**TASK**
Write out exactly the lines from the line with "The FreeCAD and" through the line with "walls between the", both ends included, and no other line.

+++ RECORDED INFORMATION +++

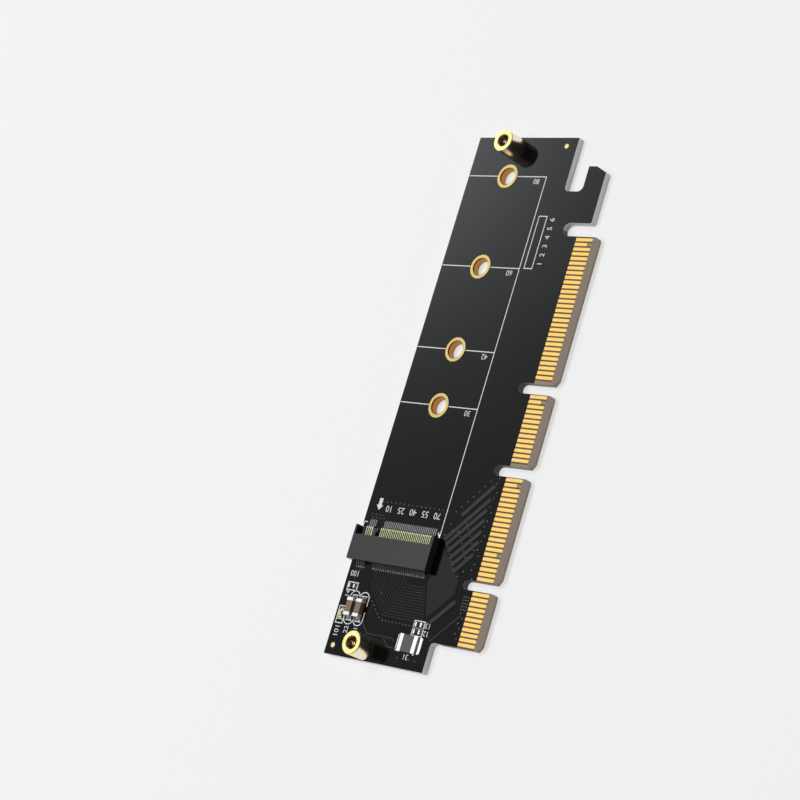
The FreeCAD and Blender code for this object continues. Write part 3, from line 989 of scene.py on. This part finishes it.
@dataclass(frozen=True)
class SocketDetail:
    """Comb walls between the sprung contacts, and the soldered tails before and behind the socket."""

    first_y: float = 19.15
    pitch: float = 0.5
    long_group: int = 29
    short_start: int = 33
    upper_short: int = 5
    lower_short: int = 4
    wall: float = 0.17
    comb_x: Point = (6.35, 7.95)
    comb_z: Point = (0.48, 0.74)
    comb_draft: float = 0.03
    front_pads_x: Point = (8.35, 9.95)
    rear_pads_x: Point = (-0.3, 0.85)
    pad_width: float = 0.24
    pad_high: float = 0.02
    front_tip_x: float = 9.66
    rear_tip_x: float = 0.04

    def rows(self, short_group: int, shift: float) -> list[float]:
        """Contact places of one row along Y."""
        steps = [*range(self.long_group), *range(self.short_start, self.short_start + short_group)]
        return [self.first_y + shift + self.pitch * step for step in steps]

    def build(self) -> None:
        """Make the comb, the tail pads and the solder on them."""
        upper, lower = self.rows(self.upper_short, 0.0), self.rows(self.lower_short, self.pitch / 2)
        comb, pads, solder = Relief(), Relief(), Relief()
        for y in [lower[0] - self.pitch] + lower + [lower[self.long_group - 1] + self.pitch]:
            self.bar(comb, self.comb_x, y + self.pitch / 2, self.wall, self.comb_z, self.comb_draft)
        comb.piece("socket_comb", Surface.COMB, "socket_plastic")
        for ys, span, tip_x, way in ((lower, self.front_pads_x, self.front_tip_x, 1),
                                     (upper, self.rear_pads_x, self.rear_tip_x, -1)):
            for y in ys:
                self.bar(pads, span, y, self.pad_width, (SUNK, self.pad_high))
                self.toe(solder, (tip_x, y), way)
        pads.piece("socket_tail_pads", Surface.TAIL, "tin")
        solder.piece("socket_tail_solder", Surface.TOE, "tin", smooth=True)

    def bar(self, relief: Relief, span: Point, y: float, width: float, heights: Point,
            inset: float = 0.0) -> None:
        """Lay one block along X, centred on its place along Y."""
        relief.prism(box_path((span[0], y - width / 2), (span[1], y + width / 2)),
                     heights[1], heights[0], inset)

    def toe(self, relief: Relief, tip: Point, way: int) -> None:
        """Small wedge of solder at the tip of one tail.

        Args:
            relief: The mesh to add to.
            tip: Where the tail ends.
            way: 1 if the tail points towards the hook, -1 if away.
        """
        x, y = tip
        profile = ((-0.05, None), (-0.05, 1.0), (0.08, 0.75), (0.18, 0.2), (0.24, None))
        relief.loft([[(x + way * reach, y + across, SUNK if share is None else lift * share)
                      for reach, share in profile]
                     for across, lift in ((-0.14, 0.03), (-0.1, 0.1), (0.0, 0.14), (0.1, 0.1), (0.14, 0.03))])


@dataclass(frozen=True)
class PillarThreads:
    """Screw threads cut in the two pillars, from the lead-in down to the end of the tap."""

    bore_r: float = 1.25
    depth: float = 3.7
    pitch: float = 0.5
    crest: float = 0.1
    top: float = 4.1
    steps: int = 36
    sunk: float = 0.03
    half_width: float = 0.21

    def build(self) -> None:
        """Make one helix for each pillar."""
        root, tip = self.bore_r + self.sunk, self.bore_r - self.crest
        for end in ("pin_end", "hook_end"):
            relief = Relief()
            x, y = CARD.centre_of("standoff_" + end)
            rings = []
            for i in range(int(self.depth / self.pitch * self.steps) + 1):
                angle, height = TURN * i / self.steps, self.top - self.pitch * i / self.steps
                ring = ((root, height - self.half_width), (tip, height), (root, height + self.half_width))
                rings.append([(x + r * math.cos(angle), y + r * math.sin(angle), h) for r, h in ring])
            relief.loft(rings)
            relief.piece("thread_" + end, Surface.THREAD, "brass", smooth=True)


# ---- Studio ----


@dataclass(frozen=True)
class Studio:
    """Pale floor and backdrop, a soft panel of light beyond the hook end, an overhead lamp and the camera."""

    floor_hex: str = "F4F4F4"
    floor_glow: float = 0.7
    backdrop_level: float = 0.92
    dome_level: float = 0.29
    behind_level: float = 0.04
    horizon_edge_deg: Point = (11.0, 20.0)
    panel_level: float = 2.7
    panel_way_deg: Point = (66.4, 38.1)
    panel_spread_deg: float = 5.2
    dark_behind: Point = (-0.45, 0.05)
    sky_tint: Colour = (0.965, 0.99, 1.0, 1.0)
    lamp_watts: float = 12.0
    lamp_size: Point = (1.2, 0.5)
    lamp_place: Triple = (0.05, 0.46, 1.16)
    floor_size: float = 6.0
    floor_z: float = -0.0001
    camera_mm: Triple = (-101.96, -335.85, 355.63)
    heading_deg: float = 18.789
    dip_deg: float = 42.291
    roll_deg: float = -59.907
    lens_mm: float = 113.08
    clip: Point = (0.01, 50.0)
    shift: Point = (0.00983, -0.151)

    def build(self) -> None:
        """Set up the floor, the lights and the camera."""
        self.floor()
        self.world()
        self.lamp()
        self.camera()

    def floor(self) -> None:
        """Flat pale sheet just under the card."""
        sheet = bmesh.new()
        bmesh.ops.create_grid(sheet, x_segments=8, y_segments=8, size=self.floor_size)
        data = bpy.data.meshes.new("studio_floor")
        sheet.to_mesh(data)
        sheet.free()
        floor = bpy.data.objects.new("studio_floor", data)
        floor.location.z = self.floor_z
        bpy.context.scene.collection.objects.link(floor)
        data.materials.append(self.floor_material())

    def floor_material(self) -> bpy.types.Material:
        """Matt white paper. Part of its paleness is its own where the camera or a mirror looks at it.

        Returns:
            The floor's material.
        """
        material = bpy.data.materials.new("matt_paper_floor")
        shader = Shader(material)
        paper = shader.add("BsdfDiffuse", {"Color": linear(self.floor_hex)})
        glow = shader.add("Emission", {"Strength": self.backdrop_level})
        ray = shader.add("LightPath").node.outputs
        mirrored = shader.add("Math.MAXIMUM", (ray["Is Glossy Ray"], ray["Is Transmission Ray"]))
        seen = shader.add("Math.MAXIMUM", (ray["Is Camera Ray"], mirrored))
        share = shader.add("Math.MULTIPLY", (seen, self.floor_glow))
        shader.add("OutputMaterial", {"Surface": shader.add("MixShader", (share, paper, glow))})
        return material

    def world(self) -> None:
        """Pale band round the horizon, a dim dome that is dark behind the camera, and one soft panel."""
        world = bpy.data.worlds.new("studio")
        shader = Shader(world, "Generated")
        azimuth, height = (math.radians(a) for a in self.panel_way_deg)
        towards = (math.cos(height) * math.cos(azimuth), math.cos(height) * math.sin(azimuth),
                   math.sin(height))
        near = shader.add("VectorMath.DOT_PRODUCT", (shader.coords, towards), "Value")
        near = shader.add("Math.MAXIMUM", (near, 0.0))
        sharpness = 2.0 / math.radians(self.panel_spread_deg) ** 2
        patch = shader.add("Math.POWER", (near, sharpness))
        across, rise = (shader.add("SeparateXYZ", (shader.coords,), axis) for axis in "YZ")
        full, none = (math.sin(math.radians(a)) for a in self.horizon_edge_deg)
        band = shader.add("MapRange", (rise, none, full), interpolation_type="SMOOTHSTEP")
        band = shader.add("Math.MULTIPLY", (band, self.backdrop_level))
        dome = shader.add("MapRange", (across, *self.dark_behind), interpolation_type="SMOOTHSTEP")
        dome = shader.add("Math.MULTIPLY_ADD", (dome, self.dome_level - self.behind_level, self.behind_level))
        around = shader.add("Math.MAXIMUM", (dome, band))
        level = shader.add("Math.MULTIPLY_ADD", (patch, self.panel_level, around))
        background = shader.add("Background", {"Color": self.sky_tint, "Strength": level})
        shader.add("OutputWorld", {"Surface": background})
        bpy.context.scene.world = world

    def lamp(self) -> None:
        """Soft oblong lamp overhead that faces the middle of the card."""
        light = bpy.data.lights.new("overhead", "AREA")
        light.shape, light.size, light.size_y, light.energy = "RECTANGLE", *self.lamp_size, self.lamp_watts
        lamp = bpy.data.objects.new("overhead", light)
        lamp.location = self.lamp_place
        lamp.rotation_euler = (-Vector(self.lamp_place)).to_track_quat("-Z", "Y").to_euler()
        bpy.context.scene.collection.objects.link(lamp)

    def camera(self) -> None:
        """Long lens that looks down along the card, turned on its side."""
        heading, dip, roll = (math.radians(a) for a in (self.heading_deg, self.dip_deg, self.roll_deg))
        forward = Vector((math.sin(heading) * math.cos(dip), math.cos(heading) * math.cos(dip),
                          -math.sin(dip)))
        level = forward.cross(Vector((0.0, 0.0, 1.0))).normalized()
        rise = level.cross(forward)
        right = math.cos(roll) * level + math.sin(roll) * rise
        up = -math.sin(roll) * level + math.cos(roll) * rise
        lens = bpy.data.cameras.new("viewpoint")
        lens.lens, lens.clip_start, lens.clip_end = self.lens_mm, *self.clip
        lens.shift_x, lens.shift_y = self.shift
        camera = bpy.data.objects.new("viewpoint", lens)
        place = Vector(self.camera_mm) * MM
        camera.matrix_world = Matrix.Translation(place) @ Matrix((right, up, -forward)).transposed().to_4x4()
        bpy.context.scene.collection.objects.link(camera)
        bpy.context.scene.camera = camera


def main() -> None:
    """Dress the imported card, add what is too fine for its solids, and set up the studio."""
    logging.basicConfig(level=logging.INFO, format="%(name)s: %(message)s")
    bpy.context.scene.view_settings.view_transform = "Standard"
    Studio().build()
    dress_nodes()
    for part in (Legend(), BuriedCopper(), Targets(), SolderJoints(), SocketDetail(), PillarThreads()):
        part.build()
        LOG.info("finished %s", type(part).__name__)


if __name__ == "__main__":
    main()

+++
+++ RECORDED INFORMATION +++

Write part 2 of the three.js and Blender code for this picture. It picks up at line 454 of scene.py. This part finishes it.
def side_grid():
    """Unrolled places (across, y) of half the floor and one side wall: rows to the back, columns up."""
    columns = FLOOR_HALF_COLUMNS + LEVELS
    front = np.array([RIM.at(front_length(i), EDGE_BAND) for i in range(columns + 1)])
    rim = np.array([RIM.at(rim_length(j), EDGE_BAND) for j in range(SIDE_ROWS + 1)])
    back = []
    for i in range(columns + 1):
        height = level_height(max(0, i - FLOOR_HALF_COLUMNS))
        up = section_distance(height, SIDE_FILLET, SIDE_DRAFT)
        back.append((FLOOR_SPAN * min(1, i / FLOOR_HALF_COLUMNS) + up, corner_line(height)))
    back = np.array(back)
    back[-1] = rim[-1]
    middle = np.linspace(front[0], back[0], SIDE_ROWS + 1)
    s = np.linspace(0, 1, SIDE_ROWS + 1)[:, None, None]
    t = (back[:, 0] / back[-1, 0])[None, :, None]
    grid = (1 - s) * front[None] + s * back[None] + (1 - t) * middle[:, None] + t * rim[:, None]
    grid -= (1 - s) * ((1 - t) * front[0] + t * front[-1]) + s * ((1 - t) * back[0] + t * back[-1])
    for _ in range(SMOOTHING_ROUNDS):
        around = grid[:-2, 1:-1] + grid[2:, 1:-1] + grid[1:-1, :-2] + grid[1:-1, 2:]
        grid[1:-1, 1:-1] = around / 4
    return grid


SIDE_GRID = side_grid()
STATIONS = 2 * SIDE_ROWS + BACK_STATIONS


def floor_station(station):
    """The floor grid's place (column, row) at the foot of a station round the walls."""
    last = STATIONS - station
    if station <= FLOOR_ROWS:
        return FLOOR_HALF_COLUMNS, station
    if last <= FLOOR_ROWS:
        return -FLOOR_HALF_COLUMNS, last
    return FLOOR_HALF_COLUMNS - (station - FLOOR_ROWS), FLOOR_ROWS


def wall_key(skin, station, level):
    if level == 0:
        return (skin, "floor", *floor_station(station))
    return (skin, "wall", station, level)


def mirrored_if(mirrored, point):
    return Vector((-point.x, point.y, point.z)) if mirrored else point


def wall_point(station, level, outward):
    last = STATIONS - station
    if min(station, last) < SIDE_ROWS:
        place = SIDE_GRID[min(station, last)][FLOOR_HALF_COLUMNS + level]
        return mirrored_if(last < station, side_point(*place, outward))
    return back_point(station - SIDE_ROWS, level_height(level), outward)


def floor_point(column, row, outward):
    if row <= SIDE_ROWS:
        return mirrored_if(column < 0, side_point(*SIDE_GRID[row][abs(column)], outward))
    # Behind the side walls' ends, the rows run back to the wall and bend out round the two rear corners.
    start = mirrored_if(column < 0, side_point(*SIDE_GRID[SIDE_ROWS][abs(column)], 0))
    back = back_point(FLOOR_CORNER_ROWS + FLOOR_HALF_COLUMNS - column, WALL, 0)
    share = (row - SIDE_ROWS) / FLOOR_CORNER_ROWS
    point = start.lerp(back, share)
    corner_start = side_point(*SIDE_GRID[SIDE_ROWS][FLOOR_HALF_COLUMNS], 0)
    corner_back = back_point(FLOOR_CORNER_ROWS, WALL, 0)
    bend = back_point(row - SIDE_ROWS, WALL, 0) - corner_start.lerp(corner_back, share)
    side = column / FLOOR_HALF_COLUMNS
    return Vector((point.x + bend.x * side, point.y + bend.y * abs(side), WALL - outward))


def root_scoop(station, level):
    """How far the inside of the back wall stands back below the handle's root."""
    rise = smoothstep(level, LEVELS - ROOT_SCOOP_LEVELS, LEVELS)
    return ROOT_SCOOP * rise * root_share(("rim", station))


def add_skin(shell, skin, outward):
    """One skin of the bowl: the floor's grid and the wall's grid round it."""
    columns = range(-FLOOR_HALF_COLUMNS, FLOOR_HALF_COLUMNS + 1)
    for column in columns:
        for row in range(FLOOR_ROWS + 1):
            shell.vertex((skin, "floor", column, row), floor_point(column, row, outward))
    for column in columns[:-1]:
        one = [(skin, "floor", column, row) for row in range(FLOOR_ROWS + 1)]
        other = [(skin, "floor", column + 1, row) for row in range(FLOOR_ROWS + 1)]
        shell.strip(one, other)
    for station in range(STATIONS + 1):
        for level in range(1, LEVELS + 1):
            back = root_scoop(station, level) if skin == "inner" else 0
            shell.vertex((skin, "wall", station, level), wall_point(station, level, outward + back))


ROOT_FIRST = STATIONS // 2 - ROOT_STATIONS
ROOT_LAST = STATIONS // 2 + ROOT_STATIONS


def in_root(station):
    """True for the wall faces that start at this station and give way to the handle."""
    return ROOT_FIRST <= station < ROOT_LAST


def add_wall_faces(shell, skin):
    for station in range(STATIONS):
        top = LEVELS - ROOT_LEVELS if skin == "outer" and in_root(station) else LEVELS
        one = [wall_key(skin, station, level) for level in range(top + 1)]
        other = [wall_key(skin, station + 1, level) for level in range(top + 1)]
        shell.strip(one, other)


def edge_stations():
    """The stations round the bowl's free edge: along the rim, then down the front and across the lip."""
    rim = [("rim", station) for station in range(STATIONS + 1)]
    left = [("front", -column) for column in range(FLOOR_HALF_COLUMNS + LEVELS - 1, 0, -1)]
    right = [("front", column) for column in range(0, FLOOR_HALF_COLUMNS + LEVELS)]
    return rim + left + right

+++

**WRITTEN SOLUTION**
The FreeCAD and Blender code for this object continues. Write part 3, from line 989 of scene.py on. This part finishes it.
@dataclass(frozen=True)
class SocketDetail:
    """Comb walls between the sprung contacts, and the soldered tails before and behind the socket."""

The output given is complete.